SQ5 Interpret t-test results

These t-tests both support the idea that receiving a dose of RD40 reduces lifespan.

SQ6 Multiple comparisons

We might not completely trust these p-values, since we are doing multiple comparisons (\(\binom{4}{2}=6\) comparisons, to be precise). One option is to do a Bonferroni correction, where we only cnsider things significant if \(\alpha < .05/m\) where \(m\) is the number of tests (so our new critical p-value would be \(0.0083\)).

However, as discussed in the Reinhart book, the Bonferroni correction is usually more conservative than it needs to be, and there are other approaches; for example, Benjamini-Hochberg correction which I would calculate calling pairwise.t.test() in R like so:

with(
  df,
  pairwise.t.test(weeks_alive, dose, p.adjust = "BH")
)
## 
##  Pairwise comparisons using t tests with pooled SD 
## 
## data:  weeks_alive and dose 
## 
##        None  Low   Medium
## Low    0.052 -     -     
## Medium 0.052 0.858 -     
## High   0.041 0.753 0.753 
## 
## P value adjustment method: BH

In this particular study, I would suggest reporting adjusted p-values for all of the tests (and I would consider including the “raw” p-values in a footnote or appendix or something).

Empirical paper questions

EQ1 — RQ4 questions

  1. For RQ4, the units of analysis are the 109 respondents. The credibility index (a group of five survey items evaluating how credible the respondents perceived the blogs they read to be) was split at the mean and these high/low groups were the independent (grouping) variable in the ANOVA. The six perceived relationship management factors (survey items) were the dependent variables for the ANOVA.
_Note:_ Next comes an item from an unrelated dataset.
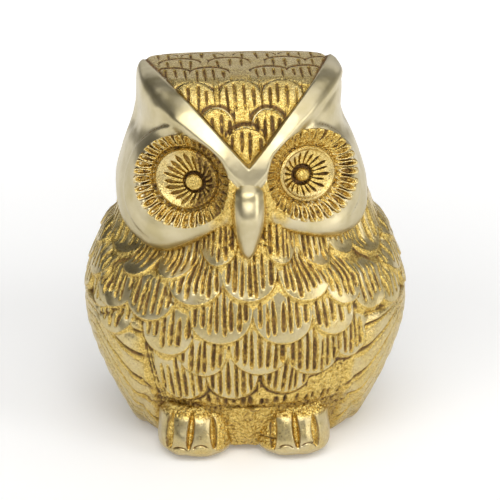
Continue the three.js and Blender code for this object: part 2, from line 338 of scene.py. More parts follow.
class Form:
    """An upright rounded form whose sections are superellipses that change smoothly with height."""

    def __init__(self, node, profile, front_squareness, back_squareness):
        low, high = span(node)
        rows = np.array(profile)
        self.z = low[2] + rows[:, 0] * (high[2] - low[2])
        self.half = rows[:, 1] * high[0]
        self.front = rows[:, 2] * -low[1]
        self.back = rows[:, 3] * high[1]
        self.squareness = (front_squareness, back_squareness)

    def value(self, p):
        """Below 1 inside, above 1 outside."""
        z = np.clip(p[..., 2], self.z[0], self.z[-1])
        ahead = p[..., 1] < 0
        depth = np.where(ahead, curve(z, self.z, self.front), curve(z, self.z, self.back))
        power = np.where(ahead, *self.squareness)
        across = np.abs(p[..., 0]) / curve(z, self.z, self.half)
        return (across ** power + (np.abs(p[..., 1]) / depth) ** power) ** (1 / power)

    def radius(self, azimuth, z):
        direction = np.stack([np.sin(azimuth), -np.cos(azimuth), np.zeros_like(azimuth)], -1)
        flat = direction + np.stack([0 * z, 0 * z, z], -1)
        return 1.0 / self.value(flat)

    def point(self, azimuth, z):
        r = self.radius(azimuth, z)
        return np.stack([r * np.sin(azimuth), -r * np.cos(azimuth), z], -1)


torso = Form("body_shell", TORSO_PROFILE, TORSO_SQUARENESS, TORSO_SQUARENESS)
skull = Form("head_shell", HEAD_PROFILE, FACE_SQUARENESS, NAPE_SQUARENESS)
CROWN_Z = span("crown_panel")[1][2]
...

  2. The analysis tests whether the mean responses on the survey items composing each of the different relationship management factors were equal across the high/low blog credibility groups. The alternative hypotheses are whether there are differences between the groups for any of the perceived relationship management dimensions.

  3. None of the ANOVA tests rejected the null hypothesis of no difference. In other words, there was no evidence that perceptions of relationship management dimensions varied across individuals perceiving blogs as low or high credibiliy.

  4. It is (usually) a bit hard to say much from a null result! See the answer to (c) above.

EQ2 — RQ5 questions

  1. Again, the units are the 109 respondents and the partitioned (low/high) credibility index serves as the independent (grouping) variable. The crisis index is the dependent variable.

  2. The ANOVA tests whether average assessments of perceived crisis in the organization in question were equal by whether participants perceived the blogs to be low/high credibility. The alternative hypotheses are whether there are differences between the groups for perceptions of the organization being in crisis.

  3. The results of the ANOVA reject the null, suggesting support for the alternative hypothesis that participants reporting low credibility blogs reported different (higher) scores on the crisis index.

  4. I find the reported differences compelling, but would like more information in order to determine more specific takeaways. For example, I would like to see descriptive statistics about the various measures to help evaluate whether they meet the assumptions for identifying the ANOVA. Survey indices like this are a bit slippery insofar as they can seem to yield results when the differences are really artifacts of the measurements and how they are coded. I am also a bit concerned that the questions seemed to ask about blog credibility in general rather than the specific credibility of the specific blogs read by the study participants? The presumed relationship between credibility and the assignment to the blogs in question is not confirmed empirically, meaning that the differences in perceptions of organizational crisis might be more related to baseline attitudes than to anything specific about the treatment conditions in the experiment. I would also like to know more about the conditional means and standard errors in order to evaluate whether the pairwise average perceptions of organizational crisis vary across perceived credibility levels.

EQ3 — RQ6 questions

  1. Analogous to RQ5 except that the (six) different dimensions of relationship management separated into high/low categories served as the independent (grouping) variables in the ANOVA. Perceptions of organizational crisis remained the dependent variable.

  2. This set of ANOVAs test whether assessments of perceived organizational crisis were equal or varied depending on the prevalence of specific relationship management strategies.

  3. The results of the ANOVAs are mixed, rejecting the null hypothesis of no difference for two of the relaionship management dimensions (task sharing and responsiveness/customer service), but failing to do so for the other four dimensions. For the two dimensions in question, higher prevalence of each strategy appeared to reduce the perception of crisis.

  4. Again, the differences reported are compelling insofar as they indicate larger varation across the groups in terms of perceived crisis than would be expected in a world where no difference existed. That said, in addition to all the issues mentioned above for EQ5 part (d), this set of tests also raisesw issues of multiple comparisons. Not only is it useful to consider multiple comparisons in the context of a single ANOVA, but when running many ANOVAs across many grouping variables. If the authors really wanted to test whether the specific PR strategies mentioned here altered perceptions of organizational crisis across different types of blogs, they should/could have incorporated those variations into their experimental design much more directly. As such, the results remain suggestive that some of the observed relationships may exist, but can provide only weak support for even those that reject the null hypotheses in statistical tests.